Anneke van Baalen, HIDDEN MASCULINITY, Max Weber's historical sociology of bureaucracy.
Amsterdam 1994 Dissertation University of Amsterdam. Chapter 1. Max Weber's universalist
sociology of bureaucracy: the contradiction between public rationalism and private masculinism
34
10. Conclusion: the irrationality of formal rationality
The unintended consequence of the formal-rational choice interpretive sociology makes for
the public sphere as its object of investigation is not only that private life cannot be
conceptualized in a rational way, but also that formal-rational processes and phenomena
lose their subjective content, which is displaced in an 'irrational' private sphere and therefore
becomes inaccessible to interpretive explanation. Weber, however, formulates the limits of
interpretive sociology in another way: according to him an investigation of the subjective
meanings 'the individuals' give to their actions often is often made difficult because the true
meaning of an action is often not accessible to the actor:
'Every interpretation attempts to attain clarity and certainty, but no matter how clear an interpretation as such
appears to be from the point of view of meaning, it cannot on this account claim to be the causally valid
interpretation. On this level it must remain only a peculiarly plausible hypothesis. In the first place the "conscious
motives" may well, even to the actor himself, conceal the various "motives" and "repressions" which constitute
the real driving force of his action. Thus in such cases even subjectively honest self-analysis has only a relative
value. Then it is the task of the sociologist to be aware of this motivational situation and to describe and analyze
it, e v e n t h o u g h it has not, *or mostly: not fully, been brought, as concretely 'meant', into the
c o n s c i o u s n e s s of the actor.'
110
In Ueber Einige Kategorien der verstehenden Soziologie Weber had stated that an important
part of the task of interpretive sociology is to be found around its boundary: it is to discover
motivations - exactly like Marx, Freud and Nietzsche did - which can be understood as
objectively 'rational' serving of the actors' interests, although the actors themselves were
unconscious of their rational intentions.
111
For him such 'unconsciously rationally motivated'
actions, however, have to be differentiated from 'irrationally motivated' actions followed by
unintended rational consequences; therefore he cannot cross the borderline except by
making 'plausible hypotheses'. As I have shown, these hypotheses are often formulated in a
paradoxical form, thus as inversion of the meaning of concepts or as a fluent transition
between opposite ones; in these cases Weber jumps the gap between rationality and
irrationality, between his public thoughts and his private feelings, with the help of irony.

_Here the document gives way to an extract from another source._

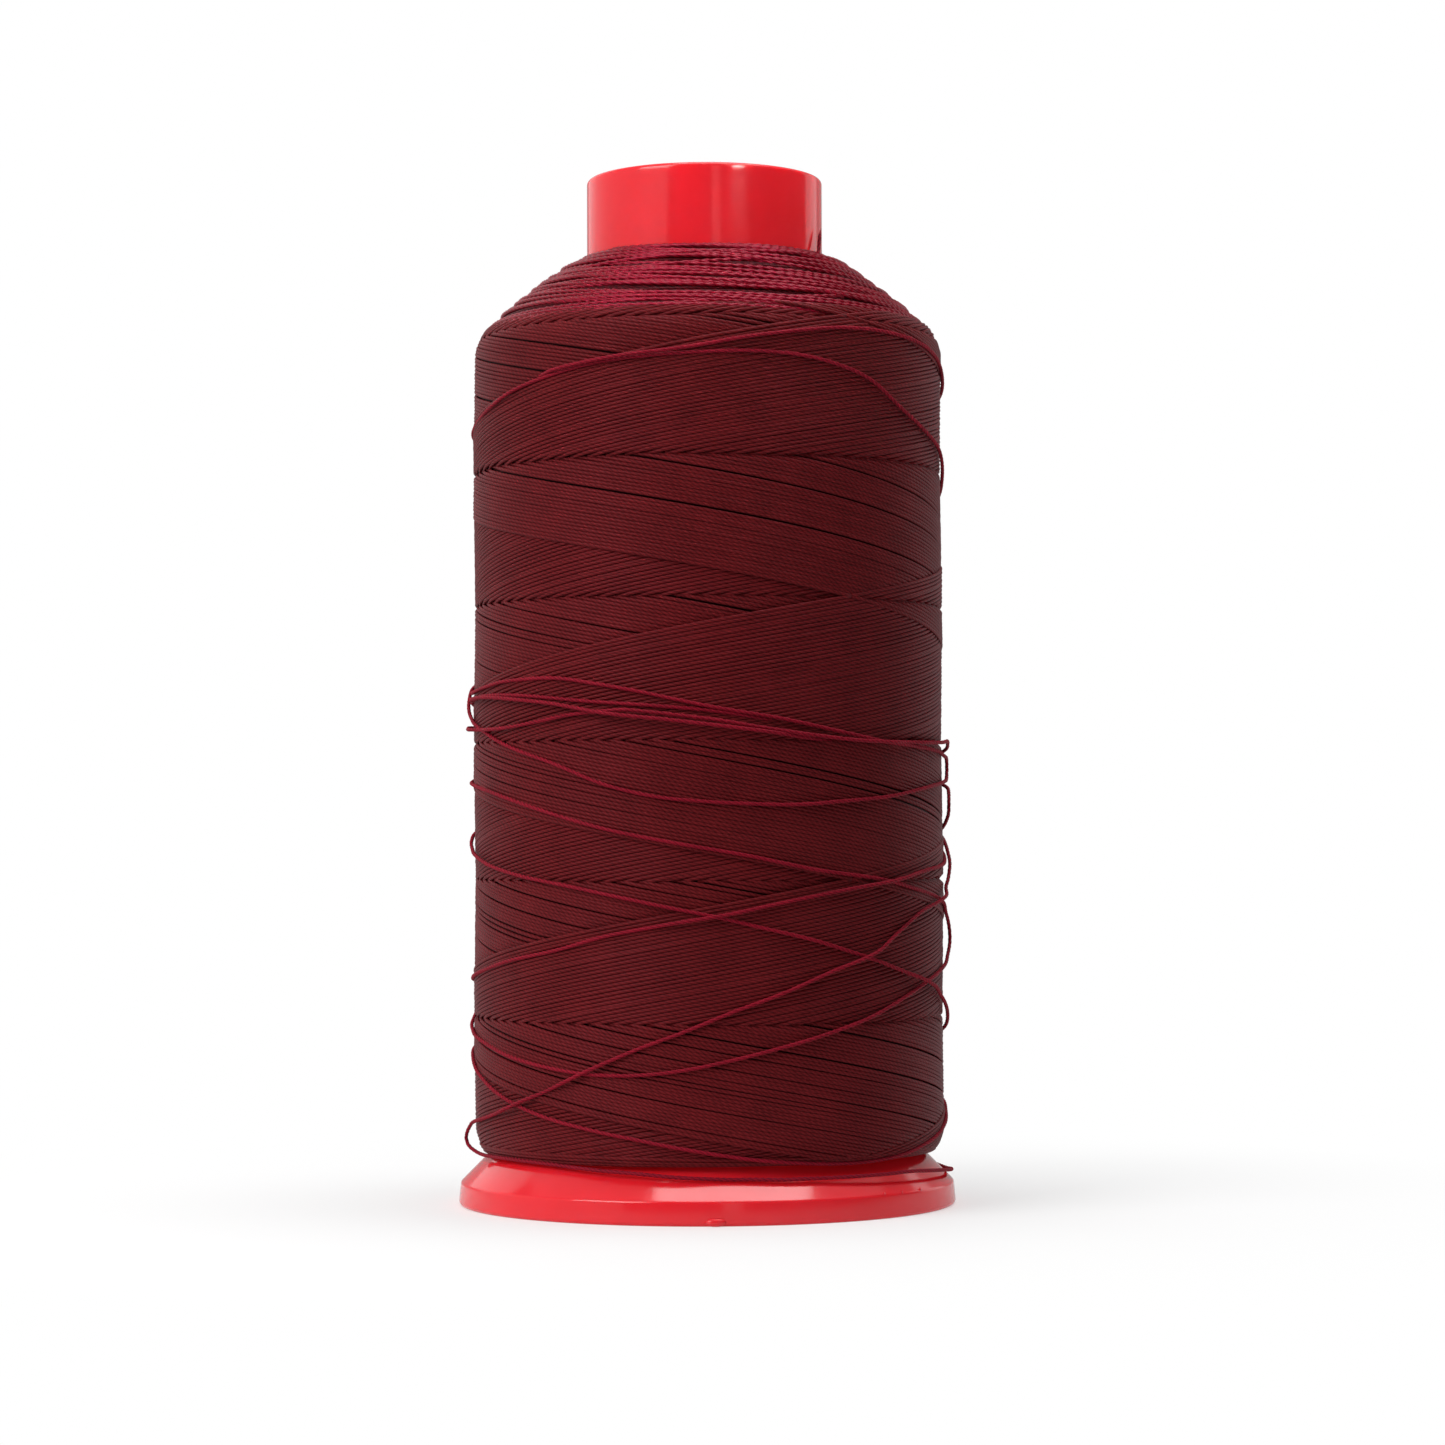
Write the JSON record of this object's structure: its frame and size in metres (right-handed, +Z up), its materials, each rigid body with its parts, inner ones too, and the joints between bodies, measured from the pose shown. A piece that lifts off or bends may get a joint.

I will show, however, that if one conceptualizes the separation of public and private life, of
'the individual' on the one hand and 'the household' on the other, as a social process in a
particular economic context, many of the unconsciously rational motivations - which in my
view are always sex-defined in character, - can be discovered and explained in a rational
way.
110
ES p. 9/10, WG p. 4.
111
See further Ch. 10,3.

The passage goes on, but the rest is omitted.